Paint Your Easter Eggs to Resemble Your Favorite Sport's Ball
(Photo by Daniel Spiess)
But Easter Eggs don't have to be pretty. They can be turned into anything that has a similar shape. In fact, decorating Easter Eggs isn't much different than decorating a pumpkin. All it takes is the ability to see relationships, such as turning them into a bouquet of balloons. However, an egg's irregular shape can be used to advantage as well.

In addition to painting an egg to look like a football, and having some type of character crossing the goal line with it, you can also set your eggs up to look like they were once round, and are now being squashed. Place a child's 4-wheel truck on top of one, or have an action figure put their foot on it in triumph.

You could also flip the whole egg idea completely on its head, and use the eggs for the foundation of your display instead.

Give Your Easter Eggs a Bit of Character
(Photo by Yana Sedlak)

Okay. Not everyone is creative, but look how this simple display of Easter Eggs is absolutely unique. It reminds me of Humpty Dumpty falling off a wall built of sugar cubes that I placed on a sheet cake once.

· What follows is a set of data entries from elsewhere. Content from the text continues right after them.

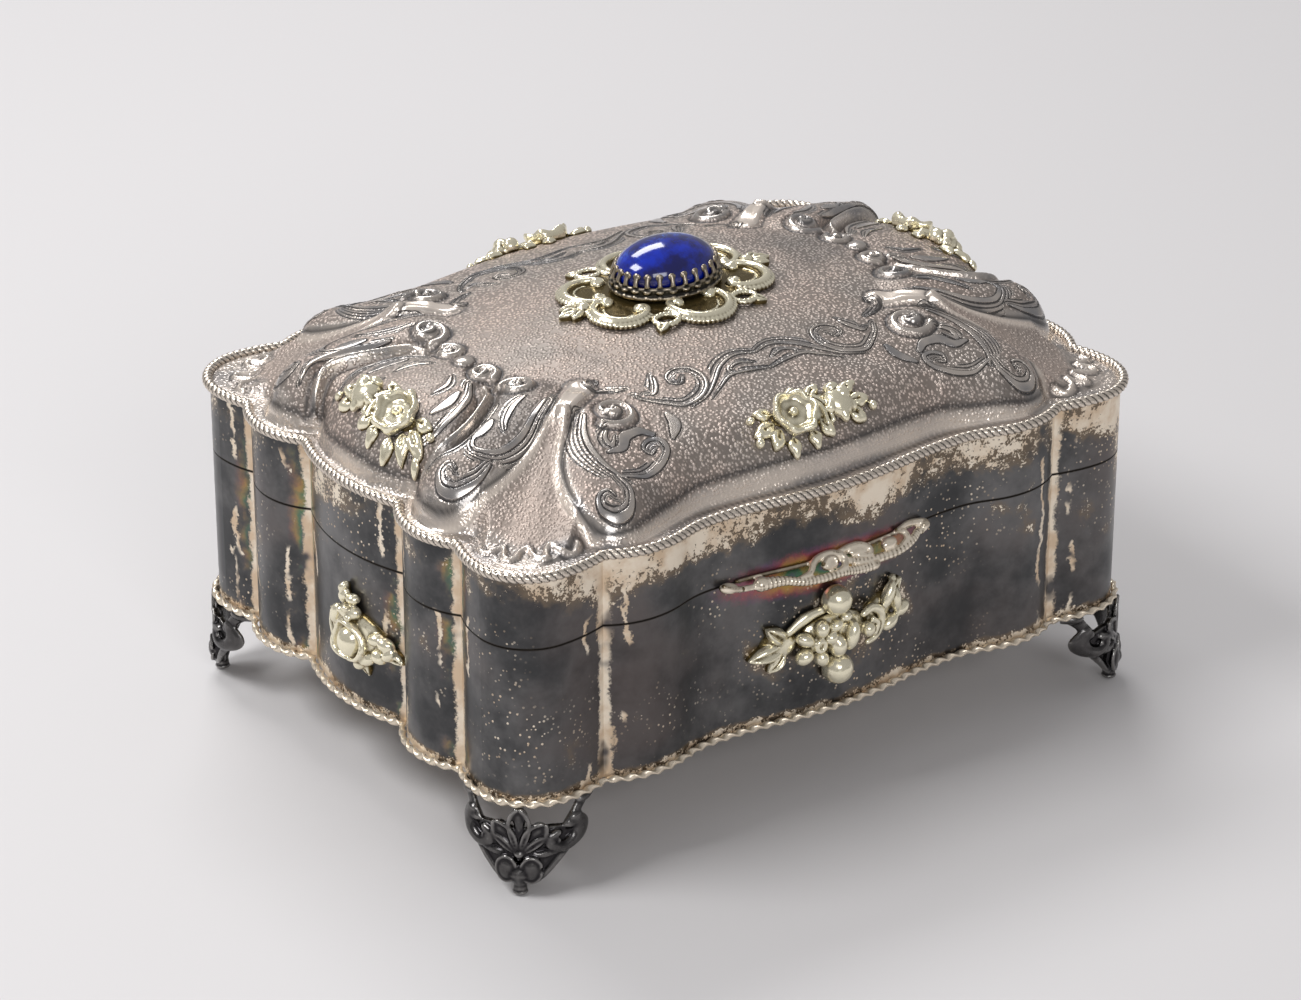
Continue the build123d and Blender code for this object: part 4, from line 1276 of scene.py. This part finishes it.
# Place, turn and length of the shoots round the lid's rose and bud
SHOOTS = (
    (-8.0, 1.2, 158, 3.6), (-8.4, -0.6, 190, 4.8), (-7.6, -1.8, 222, 3.8), (-6.0, -3.6, 255, 2.6),
    (7.8, 1.4, 30, 3.4), (8.2, -0.6, -4, 4.0), (7.2, -2.0, -40, 3.4), (-2.2, 3.4, 70, 2.6),
    (1.2, 2.8, 40, 3.2), (0.6, -2.6, -60, 3.0), (-1.6, -3.6, -98, 2.4),
)


def lid_spray_shapes():
    """The rose, the bud and the leaves of the lid."""
    shapes = rose_cup((-4.0, 0.1, 0.3), 4.2, 2.3, 6, 0.4)
    shapes += eggs(
        ((-0.4, 0.0, -0.1), (8.2, 3.0, 1.0)), ((5.6, -0.4, 0.9), (2.7, 3.0, 1.9)),
        ((5.2, 2.3, 1.6), (1.5, 1.2, 1.3)), ((6.4, 0.4, 2.1), (1.4, 1.5, 1.2)),
    )
    for turn in (40, 110, 200, 265, 330):
        x, y = heading(turn) * (2.3, 2.5)
        shapes.append(egg((5.6 + x, -0.4 + y, 1.1), (1.2, 0.9, 1.0), turn))
    for x, y, turn, length in SHOOTS:
        shapes.append(leaf((x, y), turn, length, 2.6, 1.3, 0.4))
        shapes.append(egg((*((x, y) + length * 0.72 * heading(turn)), 0.6), (0.95, 0.8, 0.8), turn))
    shapes.append(bar(((0.6, 1.6), (1.8, -0.6), (1.6, -3.4)), 0.42, 0.9, 1.0, 14))
    shapes.append(bar(((1.4, 2.4), (2.8, -0.2), (3.0, -3.2)), 0.38, 0.8, 1.0, 14))
    for x, y in ((-12.4, 1.4), (10.4, 2.6), (12.4, -2.2), (-12.6, -2.6)):
        shapes.append(egg((x, y, 0.5), (0.85, 0.75, 0.9)))
    return shapes


# Route, radii, height over the lip's level, flatness, number of points and any reeding of the lip's bars
LIP_LEVEL = 0.45
LIP_BARS = (
    (((-25.4, 0.6), (-23.6, 1.6), (-22.2, 1.9)), 0.5, 0.5, 1.0, 12),
    (((-22.6, 1.7), (-20.4, 1.9), (-18.6, 2.0)), 0.6, 0.0, 0.8, 12),
    (((-18.2, 1.9), (-13.8, 2.2), (-10.3, 3.2), (-6.4, 3.5), (-2.2, 3.5), (1.0, 3.9), (4.6, 4.1)),
     (1.25, 0.85, 0.8, 0.75, 0.85, 0.95), 0.0, 0.9, 150, 0.09, 0.75),
    (((-11.0, 2.6), (-8.4, 1.9), (-6.9, 0.3), (-5.0, -0.4), (-2.6, -0.3), (-0.9, 0.9), (-1.5, 2.6),
      (-3.2, 3.2)), (0.5, 0.7, 0.75, 0.6), 0.1, 1.0, 40),
    (((-5.6, 1.2), (-4.4, 0.4), (-3.0, 0.6), (-2.8, 1.5)), 0.42, 0.6, 1.0, 16),
    (((-1.6, -0.2), (0.8, -0.5), (3.2, -0.2), (4.9, 1.0), (4.3, 2.0), (2.2, 1.5)),
     (0.5, 0.75, 0.7, 0.5), 0.1, 1.0, 34),
    (((-1.2, 1.4), (0.4, 2.0), (3.4, 2.9), (7.1, 3.3), (11.2, 3.3), (14.8, 2.6), (16.7, 1.6)),
     (0.6, 0.75, 0.85, 0.9, 0.75), 0.0, 0.9, 120, 0.08, 0.75),
    (((12.2, -0.1), (13.7, 0.9), (13.4, 2.2), (11.6, 2.9)), (0.5, 0.75, 0.6), 0.1, 1.0, 20),
    (((12.6, 0.0), (15.2, -0.3), (18.0, 0.3), (19.0, 1.1), (17.4, 1.9)), (0.5, 0.7, 0.9, 0.6), 0.0, 1.0, 26),
)


def thumb_shapes():
    """The openwork lip: reeded bars, curled leaves, volutes and a solder strip behind them."""
    shapes = [bar(route, radii, LIP_LEVEL + lift, *rest) for route, radii, lift, *rest in LIP_BARS]
    shapes += eggs(
        ((-24.3, 0.95, LIP_LEVEL), (1.9, 1.05, 0.8), 12), ((-17.9, 1.7, LIP_LEVEL + 0.1), (1.45, 1.25, 1.15)),
        ((4.5, 4.1, LIP_LEVEL + 0.1), (1.2, 0.85, 0.9)), ((-3.9, 1.3, LIP_LEVEL), (2.0, 1.2, 0.85), -10),
        ((2.4, 0.7, LIP_LEVEL), (2.2, 0.95, 0.75), 8), ((9.3, 1.5, LIP_LEVEL + 0.2), (1.9, 1.15, 1.0)),
        ((18.6, 1.1, LIP_LEVEL + 0.2), (1.2, 0.95, 0.95)),
    )
    return shapes + [bar([(x, 0.1) for x in (-22, -10, 0, 10, 18)], 0.4, 0.0, 1.0, 60)]


# Radius, level and spacing of the reeds of the cartouche's scrolls
SCROLL_THICK = 0.9
SCROLL_LEVEL = 0.75
SCROLL_REEDS = 0.85


def c_scroll(centre, radius, facing, reach):
    """A C-scroll with curled ends, a reeded back and a fine inner line."""
    sweep = np.radians(facing + np.linspace(-reach, reach, 60))
    arc = circle(centre, radius, sweep)
    eye_radius = radius * 0.27
    shapes, ends = [], []
    for end, side in ((arc[0], -1), (arc[-1], 1)):
        turn = facing + side * reach
        eye = end - heading(turn) * eye_radius
        curl = np.radians(turn + side * np.linspace(0, 250, 20))
        ends.append(circle(eye, eye_radius * np.linspace(1, 0.35, 20), curl))
        shapes.append(egg((*eye, SCROLL_LEVEL + 0.25), (eye_radius * 0.62, eye_radius * 0.62, 0.75)))
    line = np.concatenate([ends[0][::-1], arc[1:-1], ends[1]])
    shapes.append(tube(level_line(line, SCROLL_LEVEL), SCROLL_THICK * np.array((0.6, 0.75, 1, 0.75, 0.6))))
    back = circle(centre, radius + 0.95, sweep[4:-4])
    length = np.hypot(*np.diff(back, axis=0).T).sum()
    ripple = np.cos(np.linspace(0, 2 * math.pi * length / SCROLL_REEDS, 90))
    shapes.append(tube(level_line(resample(back, 90), 0.3), 0.62 * (1 + 0.16 * ripple)))
    inner = circle(centre, radius - 1.9, sweep[10:-10])
    inner = inner + 0.12 * np.sin(np.linspace(0, 40, len(inner)))[:, None] * (inner - centre) / radius
    shapes.append(tube(level_line(inner, 0.42), 0.24))
    return shapes


# Bottom and top of the cartouche's ground
PLATE = (-0.6, 0.38)


def frame_shapes():
    """The cartouche: six C-scrolls, small loops and leaves on a thin ground."""
    shapes = [slab(oval((0, 0), 17.0, 12.5), *PLATE)]
    for sy in (-1, 1):
        shapes.append(slab(oval((0, sy * 10.0), 6.2, 6.2), *PLATE))
        shapes += c_scroll((0, sy * 10.2), 5.5, sy * 90, 112)
        for sx in (-1, 1):
            shapes.append(slab(oval((sx * 13.2, sy * 4.6), 5.6, 5.6), *PLATE))
            shapes += c_scroll((sx * 13.3, sy * 4.7), 4.9, math.degrees(math.atan2(sy * 0.62, sx)), 108)
            loop = oval((sx * 8.6, sy * 12.3), 2.3, 1.8, np.linspace(0, 6.0, 20))
            shapes.append(bar(loop, 0.58, 0.4, 1.0, 70, 0.12, 0.8))
            turn = math.degrees(math.atan2(sy, sx))
            shapes.append(leaf((sx * 9.4, sy * 12.6), turn, 3.4, 2.4, 1.1, 0.2, 0.5))
    for sx, turn in ((-1, 180), (1, 0)):
        for lean, length in ((-34, 4.0), (0, 4.9), (34, 4.0)):
            shapes.append(leaf((sx * 18.6, 0), turn + lean, length, 2.4, 1.5, 0.3, 0.5))
        shapes.append(egg((sx * 18.2, 0, 0.8), (1.2, 1.2, 0.9)))
    return shapes


PRONGS = 26
COLLET_HALF = np.array([10.45, 7.95])
# Growth, level and radius of each ring of the setting
COLLET_RINGS = ((0, 81.35, 0.38), (0, 81.9, 0.38), (0, 82.45, 0.38), (0, 82.9, 0.38), (0.3, 81.25, 0.42))
# Reach outward and level along each prong
PRONG_LINE = ((0.0, 82.7), (0.05, 83.4), (-0.1, 84.1), (-0.5, 84.8))


def collet_shapes():
    """The oval setting with its crown of keyhole prongs."""
    shapes = []
    for grow, level, radius in COLLET_RINGS:
        ring = oval((0, 0), *(COLLET_HALF + grow), np.linspace(0, 2 * math.pi, 97))
        shapes.append(tube(level_line(ring, level), radius))
    for k in range(PRONGS):
        way = heading(360 * k / PRONGS)
        foot, out = COLLET_HALF * way, way / COLLET_HALF
        out /= np.hypot(*out)
        line = [(*(foot + out * reach), level) for reach, level in PRONG_LINE]
        shapes.append(tube(line, (0.85, 0.5, 0.42, 0.5), 1.0, 10))
        turn = math.degrees(math.atan2(out[1], out[0]))
        shapes.append(egg((*(foot - out * 0.62), 85.0), (0.45, 0.78, 0.72), turn))
        shapes.append(egg((*(foot + out * 0.35), 81.4), (0.5, 0.6, 0.42), turn))
    return shapes


def build_feet(material):
    """The four cast feet."""
    shapes = foot_shapes()
    for row, sy in (("front", -1), ("rear", 1)):
        for side, sx in (("left", -1), ("right", 1)):
            obj = cast(f"palmette_foot_{row}_{side}", shapes, on_corner(sx, sy), 0.2)
            dress(obj, "box", "oxidised_silver", material, f"foot_{row}_{side}")


def build_flowers(material):
    """The flower sprays on the walls and the lid."""
    front, side = front_spray_shapes(), side_spray_shapes()
    walls = (
        ("front", front, on_front), ("rear", front, half_turn(on_front)),
        ("left", side, on_left), ("right", side, half_turn(on_left)),
    )
    for name, shapes, seat in walls:
        obj = cast(f"wall_flowers_{name}", shapes, seat, 0.2, deepest=-0.4, ground=0.7)
        dress(obj, "box", "pale_gilt", material, f"body_spray_{name}")
    roses = lid_spray_shapes()
    mirrored = [(points * (-1, 1, 1), [face[::-1] for face in faces]) for points, faces in roses]
    seats = (
        ("front", roses, on_lid((0, -43.4), (1, 0))), ("rear", roses, on_lid((0, 43.4), (-1, 0))),
        ("left", mirrored, on_lid((-61.4, -2.0), (0, -1))), ("right", mirrored, on_lid((61.4, 2.0), (0, 1))),
    )
    for name, shapes, seat in seats:
        obj = cast(f"lid_rose_{name}", shapes, seat, 0.18, deepest=-0.35, ground=0.3)
        dress(obj, "lid", "pale_gilt", material, f"lid_spray_{name}")


def build_lip(material):
    """The openwork lip on the lid's front edge."""
    obj = cast("scroll_lip", thumb_shapes(), on_lip, 0.16, ground=0.1)
    dress(obj, "lid", "bare_silver", material, "thumbpiece")


def build_cartouche(material):
    """The scrolled frame round the stone."""
    obj = cast("cartouche", frame_shapes(), on_crown, 0.2, deepest=-0.6, ground=0.45)
    dress(obj, "lid", "pale_gilt", material, "scroll_frame")


def build_setting(material):
    """The stone's pronged setting."""
    obj = cast("stone_setting", collet_shapes(), lambda points: points, 0.16)
    dress(obj, "lid", "oxidised_silver", material, "stone_collet")


# Studio, with its places in metres

CAMERA_AT = (-0.45508, -0.63182, 0.42772)
CAMERA_AIM = (-0.00341, -0.00011, 0.0374)
CAMERA_LENS = 130.03
# Name, place, target, size and power of each lamp
LAMPS = (
    ("top_left", (-0.55, 0.15, 0.75), (0, 0, 0.05), (0.40, 0.30), 4.6),
    ("top_back", (0.15, 0.65, 0.85), (0, 0, 0.05), (0.60, 0.30), 5.0),
    ("front_fill", (-0.35, -0.95, 0.55), (0, 0, 0.04), (0.50, 0.35), 3.0),
)
# Half side of the floor, in millimetres as for every mesh
FLOOR_HALF = 3000


def aim(obj, at, target):
    """Place a camera or a lamp and turn it towards a point."""
    obj.location = at
    obj.rotation_euler = (Vector(target) - obj.location).to_track_quat("-Z", "Y").to_euler()


def build_camera():
    """The photograph's camera."""
    camera = new_object("camera", bpy.data.cameras.new("camera"))
    camera.data.lens = CAMERA_LENS
    camera.data.sensor_width = 36
    camera.data.clip_start = 0.05
    aim(camera, CAMERA_AT, CAMERA_AIM)
    bpy.context.scene.camera = camera


def build_lamps():
    """The plain world and the soft rectangular lamps."""
    world = bpy.data.worlds.new("studio")
    bpy.context.scene.world = world
    world.use_nodes = True
    background = world.node_tree.nodes["Background"]
    background.inputs["Color"].default_value = (0.78, 0.77, 0.78, 1)
    background.inputs["Strength"].default_value = 0.42
    for name, at, target, size, power in LAMPS:
        lamp = new_object(name, bpy.data.lights.new(name, "AREA"))
        lamp.data.shape = "RECTANGLE"
        lamp.data.size, lamp.data.size_y = size
        lamp.data.energy = power
        aim(lamp, at, target)


def build_floor():
    """The paper that the casket stands on."""
    corners = [(x * FLOOR_HALF, y * FLOOR_HALF, 0) for x, y in ((-1, -1), (1, -1), (1, 1), (-1, 1))]
    floor = make_mesh("floor", corners, [(0, 1, 2, 3)])
    paper = Surface("paper_floor").finish({"Base Color": (0.665, 0.65, 0.655), "Roughness": 0.9})
    floor.data.materials.append(paper)


def main():
    """Build the studio and every piece."""
    bpy.context.scene.view_settings.view_transform = "Standard"
    build_camera()
    build_lamps()
    build_floor()
    silver, gilt = plain_silver(), highlit_and_shaded_material("pale_gilt")
    build_dome(dome_material())
    build_underside(silver)
    build_rope(highlit_and_shaded_material("rope_silver"))
    build_base_wire(highlit_and_shaded_material("wire_silver"))
    build_stone(lapis_material())
    build_feet(highlit_and_shaded_material("dark_oxide"))
    build_flowers(gilt)
    build_lip(highlit_and_shaded_material("lip_silver"))
    build_cartouche(gilt)
    build_setting(highlit_and_shaded_material("setting_oxide"))
    set_nodes(("body_wall", "lid_skirt"), wall_material())
    set_nodes(("body_floor", "body_bezel", "hinge_box_leaf", "hinge_lid_leaf", "hinge_pin"), silver)


main()
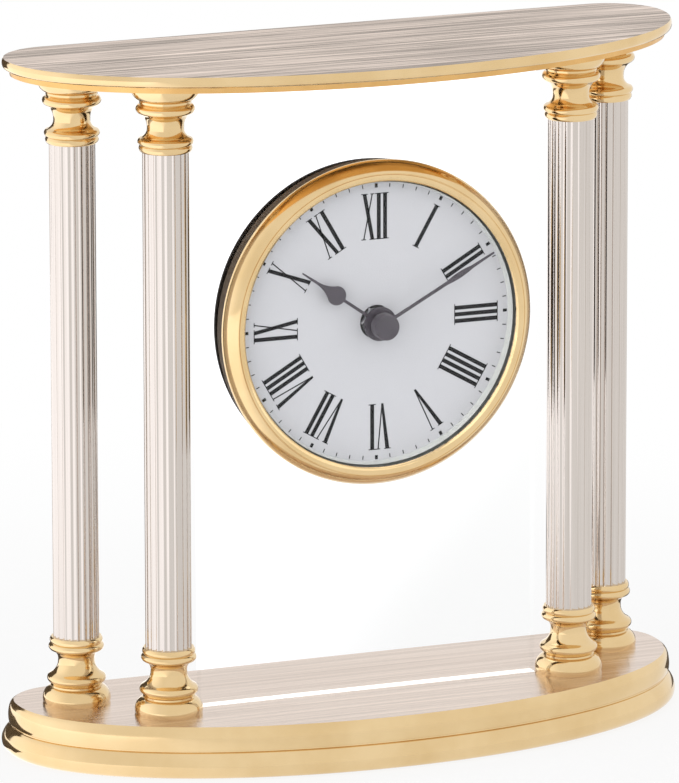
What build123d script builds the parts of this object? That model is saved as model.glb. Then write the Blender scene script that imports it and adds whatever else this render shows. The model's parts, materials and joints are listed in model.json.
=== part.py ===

Granted, you wouldn't want the cracked egg to be sitting around for longer than Easter Dinner, and probably wouldn't want to imitate last year's Halloween fad of having a carved pumpkin throw up its insides, but it certainly makes the point that you don't have to have a special flair of creativity to be able to have a little bit of low-carb fun for Easter.

In fact, since we're trying to remove food from the center of our lives, getting into Easter Egg Decorating is a great way to do that.